Folgende Maßnahmen müssen so schnell wie möglich ergriffen werden:
- der EU-Aufbauplan muss rasch angenommen und umgesetzt werden, denn die Unternehmen und Arbeitnehmer können nicht länger warten;
- das Hotel- und Gaststättengewerbe und der Tourismus müssen im Mittelpunkt der nationalen Aufbau- und Resilienzpläne stehen; die Sozialpartner sollten einbezogen werden, um möglichst viele Arbeitsplätze zu retten; die Branche muss wirtschaftlich unterstützt werden, und es sollten eine schnelle, aber sichere und koordinierte Erholung angestrebt und Reisebeschränkungen aufgehoben werden;
- alle Notfallmaßnahmen wie Kurzarbeit sollten bis mindestens September 2021 verlängert werden, um eine angemessene Vergütung für alle Arbeitnehmer, einschließlich Saison- und Zeitarbeitskräfte, zu gewährleisten;
- das Kurzarbeitergeld sollte auf 100 % des Lohnausfalls erhöht werden;
- es muss für eine ordnungsgemäße Umsetzung und Durchsetzung der geltenden EU-Vorschriften zu den Rechten von Grenzgängern und Saisonarbeitnehmern gesorgt werden, insbesondere in Bezug auf das Recht auf gleichen Lohn für gleiche Arbeit am gleichen Ort, indem u. a. abgestimmte gemeinsame Arbeitsinspektionen in den Ländern und über die Grenzen hinweg durchgeführt werden;
- mithilfe des europäischen Grünen Deals und der Strategie „Vom Hof auf den Tisch“ sollte ein neues nachhaltiges Tourismusmodell verfolgt werden.
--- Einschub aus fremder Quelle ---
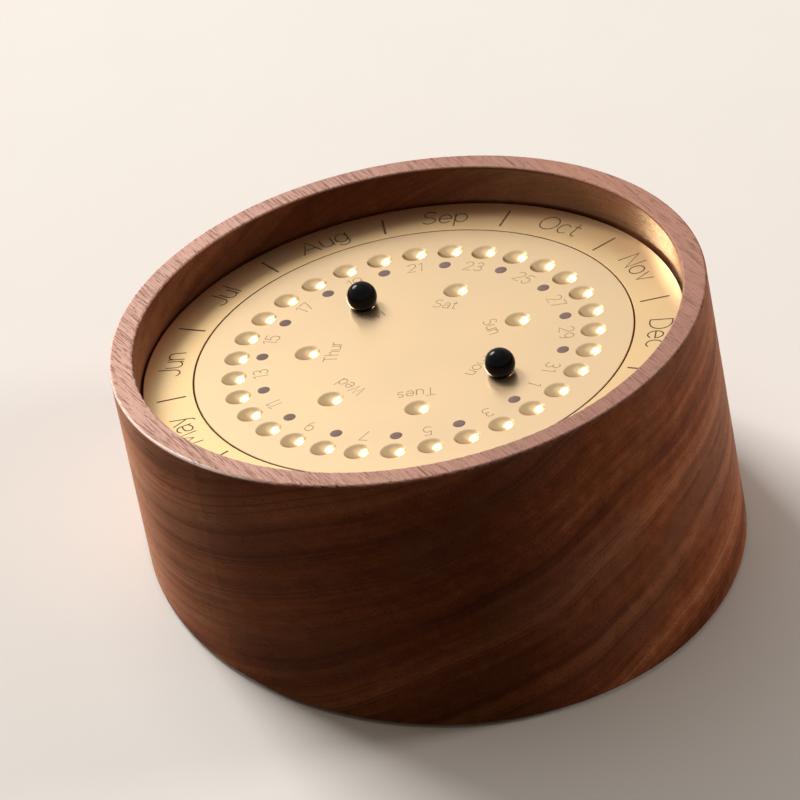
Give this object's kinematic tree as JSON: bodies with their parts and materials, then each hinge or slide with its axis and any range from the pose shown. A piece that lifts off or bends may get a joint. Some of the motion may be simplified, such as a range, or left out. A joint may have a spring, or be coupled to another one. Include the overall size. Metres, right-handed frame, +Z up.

Finanzielle Unterstützung wie staatliche Beihilfen, Darlehen oder Steuerbefreiungen sollten nur Unternehmen gewährt werden, die
- Beschäftigung sichern/hochwertige Arbeitsplätze schaffen und die Rechte der Arbeitnehmer sowie die Tarifverträge einhalten;
- ihren Sitz nicht in Steueroasen haben und stets ihren angemessenen Anteil an Steuern und Sozialbeiträgen entrichtet haben;
- bereit sind, Dividendenzahlungen, Aktienrückkäufe und Aktienoptionen während der Krise vorübergehend auszusetzen.